709 N. 35th St., Seattle; 206-547-9850

French-Italian Bistro

$$

***

Reservations: available.

Web site: www.35streetbistro.com

Hours: Lunch 11 a.m.-3 p.m. Tuesdays-Fridays; dinner 5:30-10 p.m. Tuesdays-Sundays; brunch 8 a.m.-3 p.m. weekends.

Prices: Lunch $5ish to $10ish for soups, salads, sandwiches, and entrees; dinner $5 to $10 for starters, $10.95-$18.95 for entrees; brunch $5ish to $11ish for egg dishes, pastries, and grilled sandwiches.

Sound: moderate.

Parking: nearby street and $3 lot parking.

Who should go: Parisian expats, frugal romancers, former Boat Street Café groupies.

Full bar / AE, D, MC, V / No smoking / No obstacles to access

Though she was only engaged at 35th Street long enough to impart her signature style to the menu — toothsome, down-to-earth comfort fare; flavors distilled as a splash of Pernod — her influence clearly remains in the kitchen. And therein lies its glory.

I'm talking about an appetizer of pan-seared sea scallops ($9.95), draped in hot bacon dressing, served over fresh green beans and a refreshing tiny dice of green apples. This was a beautifully conceived dish, its sweets and savories in complementary proportion, its extraordinary mouth feel conveying those smoky flavors with maximum pleasure.

Or a roasted free range half-chicken ($12.95), served gilded and crackling in its own juices over fresh mushrooms, fingerling potatoes and sweet-pea vines. Earthy, simple, effortlessly moist — this dish was textbook bistro food, executed very well.

The entrée list stays similarly grounded in the basics — a couple of steak preparations, a couple of fish plates, a couple of pastas — with embellishments that predictably enhance, rather than overwhelm, the main players.
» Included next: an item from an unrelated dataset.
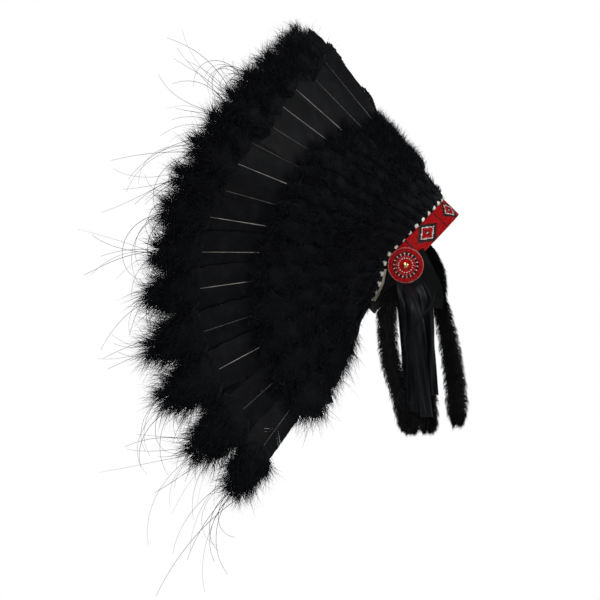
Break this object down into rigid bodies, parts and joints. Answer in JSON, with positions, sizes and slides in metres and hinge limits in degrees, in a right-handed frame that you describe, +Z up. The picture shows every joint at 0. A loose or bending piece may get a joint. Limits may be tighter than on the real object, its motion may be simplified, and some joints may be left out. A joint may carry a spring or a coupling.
{
  "type": "feathered headdress",
  "caption": "Black feathered headdress: a tall swept-back fan of feathers on a red beaded brow band, with a round beaded rosette at each temple and hanging fur strips and ribbons.",
  "frame": {"origin": "middle of the head opening, on the plane of the loop's lower edge, where a head holds the headdress", "axes": "+X is the wearer's front, +Z is up, and -Y is the wearer's right side; the loop round the head leans 45.5 degrees, front high and back low"},
  "size_m": [0.5812, 0.7529, 0.8223],
  "materials": {
    "black_felt": "matt felt",
    "red_beadwork": "woven seed beads",
    "white_beads": "satin",
    "beige_cord": "twisted cord",
    "black_feather": "feather, satin blade and soft marabou",
    "brass": "polished",
    "black_fur": "rabbit fur",
    "black_satin": "satin ribbon"
  },
  "bodies": {
    "root": {"crown_strip": "black_felt", "brow_band": "red_beadwork", "lacing_beads": "white_beads", "edge_cord_right": "beige_cord", "edge_cord_left": "beige_cord", "rosette_right": "red_beadwork", "rosette_left": "red_beadwork", "rosette_stud_right": "brass", "rosette_stud_left": "brass", "fur_rear_right": "black_fur", "fur_middle_right": "black_fur", "fur_rear_left": "black_fur", "fur_front_left": "black_fur", "ribbon_rear_right": "black_satin", "ribbon_middle_right": "black_satin", "ribbon_front_right": "black_satin", "ribbon_rear_left": "black_satin", "ribbon_middle_left": "black_satin", "feather_01": "black_feather", "feather_02": "black_feather", "feather_03": "black_feather", "feather_04": "black_feather", "feather_05": "black_feather", "feather_06": "black_feather", "feather_07": "black_feather", "feather_08": "black_feather", "feather_09": "black_feather", "feather_10": "black_feather", "feather_11": "black_feather", "feather_12": "black_feather", "feather_13": "black_feather", "feather_14": "black_feather", "feather_15": "black_feather", "feather_16": "black_feather", "feather_17": "black_feather", "feather_18": "black_feather", "feather_19": "black_feather", "feather_20": "black_feather", "feather_21": "black_feather", "feather_22": "black_feather", "feather_23": "black_feather", "feather_24": "black_feather", "feather_25": "black_feather", "feather_26": "black_feather", "feather_27": "black_feather", "feather_28": "black_feather", "feather_29": "black_feather", "feather_30": "black_feather", "feather_31": "black_feather", "feather_32": "black_feather", "feather_33": "black_feather"}
  },
  "joints": []
}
A plate of grilled trout ($14.95), the whole unfortunate fella, was presented over a burnt orange vodka-tomato-sauce (assertive, divine) and a heap of the plump, mellow-tasting wheat grain farroto, then topped with just the right fillip of watercress.

This dish displays in microcosm the 35th Street Bistro's most defining characteristic: It's a place that has its simplicity and its creativity in exquisite balance.
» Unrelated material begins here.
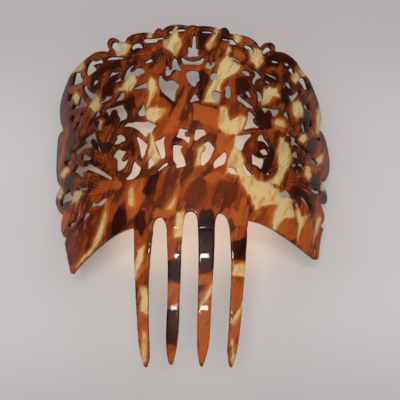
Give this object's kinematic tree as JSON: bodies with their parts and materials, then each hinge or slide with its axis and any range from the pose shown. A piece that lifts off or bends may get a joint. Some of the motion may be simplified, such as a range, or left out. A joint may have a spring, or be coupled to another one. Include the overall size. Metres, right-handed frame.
{
  "type": "decorative hair comb",
  "caption": "Tall curved crest comb with an openwork scroll crest, a scalloped border, pointed wings and long tapering teeth.",
  "frame": {"origin": "bottom centre of the comb's bounding box, where it lies on its two side edges", "axes": "+X across the width, +Y from the teeth to the crown, +Z out of the convex face"},
  "size_m": [0.1717, 0.1916, 0.0516],
  "materials": {
    "tortoiseshell": "polished, mottled amber, cream and dark brown"
  },
  "bodies": {
    "root": {"tooth_outer_left": "tortoiseshell", "tooth_inner_left": "tortoiseshell", "tooth_inner_right": "tortoiseshell", "tooth_outer_right": "tortoiseshell", "heel": "tortoiseshell", "wing_left": "tortoiseshell", "wing_right": "tortoiseshell", "crest_centre_low": "tortoiseshell", "crest_centre_high": "tortoiseshell", "crest_left_low": "tortoiseshell", "crest_left_high": "tortoiseshell", "crest_right_low": "tortoiseshell", "crest_right_high": "tortoiseshell", "border_left_low": "tortoiseshell", "border_left_high": "tortoiseshell", "border_right_low": "tortoiseshell", "border_right_high": "tortoiseshell"}
  },
  "joints": []
}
Not to mention its affordability. The place is underpriced in general — a remark I almost never get to make — but a happy hour on weekdays delivers $6 cocktails and impossibly cheap $2 appetizers from 5-6 p.m. Little plates of sautéed calamari, fresh clams, organic greens in a sweet honey-chive-lime vinaigrette; hot garlicky frites dusted with pepper, chives and Reggiano, then wantonly drizzled with crème fraiche — all for two bucks. At one such feast we enjoyed Harry's Bellinis ($6), flutes of the Italian sparkling wine prosecco with organic white peach puree. "Like an Icee ... for grown-ups!" chirped my giddy companion. (Frugal romancers, take note.)

Weekdays there is lunch, and weekends, brunch — meals where we finally spied 35th Street's feet of clay. Overdressed salads. A fried-green-tomato sandwich ($7.25), primarily a beautifully oiled marvel but lacking the promised honey-thyme aioli. A bland brunchtime strata ($7.95). A plate of orange-vanilla brioche French toast ($8.50), crowned with fresh raspberries and toasted almonds and crème fraiche, which became a flood zone when poured over with the syrup one needed to sweeten the dish.
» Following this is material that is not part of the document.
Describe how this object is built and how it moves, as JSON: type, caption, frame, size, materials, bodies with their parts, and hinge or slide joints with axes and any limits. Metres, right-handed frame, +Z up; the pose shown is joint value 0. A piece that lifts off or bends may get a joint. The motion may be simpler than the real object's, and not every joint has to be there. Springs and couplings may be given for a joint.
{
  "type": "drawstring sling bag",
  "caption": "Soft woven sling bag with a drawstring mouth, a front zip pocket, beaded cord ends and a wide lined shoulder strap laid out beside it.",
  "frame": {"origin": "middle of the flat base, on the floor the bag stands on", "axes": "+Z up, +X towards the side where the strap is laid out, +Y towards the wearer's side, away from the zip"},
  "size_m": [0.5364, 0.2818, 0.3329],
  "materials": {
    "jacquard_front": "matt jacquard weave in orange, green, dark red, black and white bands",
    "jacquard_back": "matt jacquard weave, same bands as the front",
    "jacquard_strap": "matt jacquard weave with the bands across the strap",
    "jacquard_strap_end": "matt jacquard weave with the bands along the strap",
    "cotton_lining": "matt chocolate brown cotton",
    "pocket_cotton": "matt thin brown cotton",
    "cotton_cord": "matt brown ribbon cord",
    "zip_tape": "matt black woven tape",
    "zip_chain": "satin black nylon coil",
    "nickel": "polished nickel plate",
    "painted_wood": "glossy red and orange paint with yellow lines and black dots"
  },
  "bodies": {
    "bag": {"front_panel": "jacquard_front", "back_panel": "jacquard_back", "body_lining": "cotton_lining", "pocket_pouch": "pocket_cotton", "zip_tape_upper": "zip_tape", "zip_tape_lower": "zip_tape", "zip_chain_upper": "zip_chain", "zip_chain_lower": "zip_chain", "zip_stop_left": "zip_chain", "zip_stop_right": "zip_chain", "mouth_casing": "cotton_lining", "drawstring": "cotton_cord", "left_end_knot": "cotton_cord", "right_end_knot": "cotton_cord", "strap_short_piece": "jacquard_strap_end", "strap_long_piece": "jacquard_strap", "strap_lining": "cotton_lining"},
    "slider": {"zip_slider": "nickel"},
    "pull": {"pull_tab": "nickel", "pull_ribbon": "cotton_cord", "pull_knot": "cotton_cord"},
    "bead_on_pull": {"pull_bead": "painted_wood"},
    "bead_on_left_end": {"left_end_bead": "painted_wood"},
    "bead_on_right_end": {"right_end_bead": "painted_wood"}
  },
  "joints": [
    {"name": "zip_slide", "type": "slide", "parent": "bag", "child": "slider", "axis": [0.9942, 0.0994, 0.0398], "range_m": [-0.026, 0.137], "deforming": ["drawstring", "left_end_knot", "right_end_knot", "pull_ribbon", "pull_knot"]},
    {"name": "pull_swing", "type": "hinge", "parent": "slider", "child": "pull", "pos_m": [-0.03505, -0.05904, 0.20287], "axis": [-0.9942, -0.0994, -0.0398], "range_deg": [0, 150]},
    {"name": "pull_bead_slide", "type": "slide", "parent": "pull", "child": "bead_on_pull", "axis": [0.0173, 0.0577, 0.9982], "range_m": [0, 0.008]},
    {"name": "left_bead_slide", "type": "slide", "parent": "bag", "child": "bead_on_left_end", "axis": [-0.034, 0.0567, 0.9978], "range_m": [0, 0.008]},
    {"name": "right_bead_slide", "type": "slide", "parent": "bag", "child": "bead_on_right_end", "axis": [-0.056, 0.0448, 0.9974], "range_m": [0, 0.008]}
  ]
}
Then again, that was the meal where we encountered a hugely satisfying fry-up of corned beef hash ($9.95), with big moist chunks of meat and shredded potatoes, smothered in eggs, served with triangles of grilled rye toast alongside. All things considered — great Caffe Vita coffee, the affordable prices, the (inexplicable) lack of crowds, an ethereal wedge of sour cream coffee cake, and of course that lovely liquor license — 35th Street gets my vote for one of the best brunch spots in town.

The space doesn't hurt, a classy redo of the familiar old Still Life whose lofty ceilings, calm celery hues, natural greenery and light-gushing wall of windows evoke nothing so much as a Parisian boulevard. A sidewalk patio seals the deal.

Aside from the midday missteps, my biggest caveat concerns service. Folksy and friendly, our waiters were also varyingly pokey, underinformed, unrefined in their approach ("So ... whaddya want me to do now?"), and shamefully slow to greet guests at the door. What Bob Day needs now is a service expert to impart some savoir faire to the waitstaff — much the way Renée Erickson delivered her inimitable je ne sais quoi to the kitchen.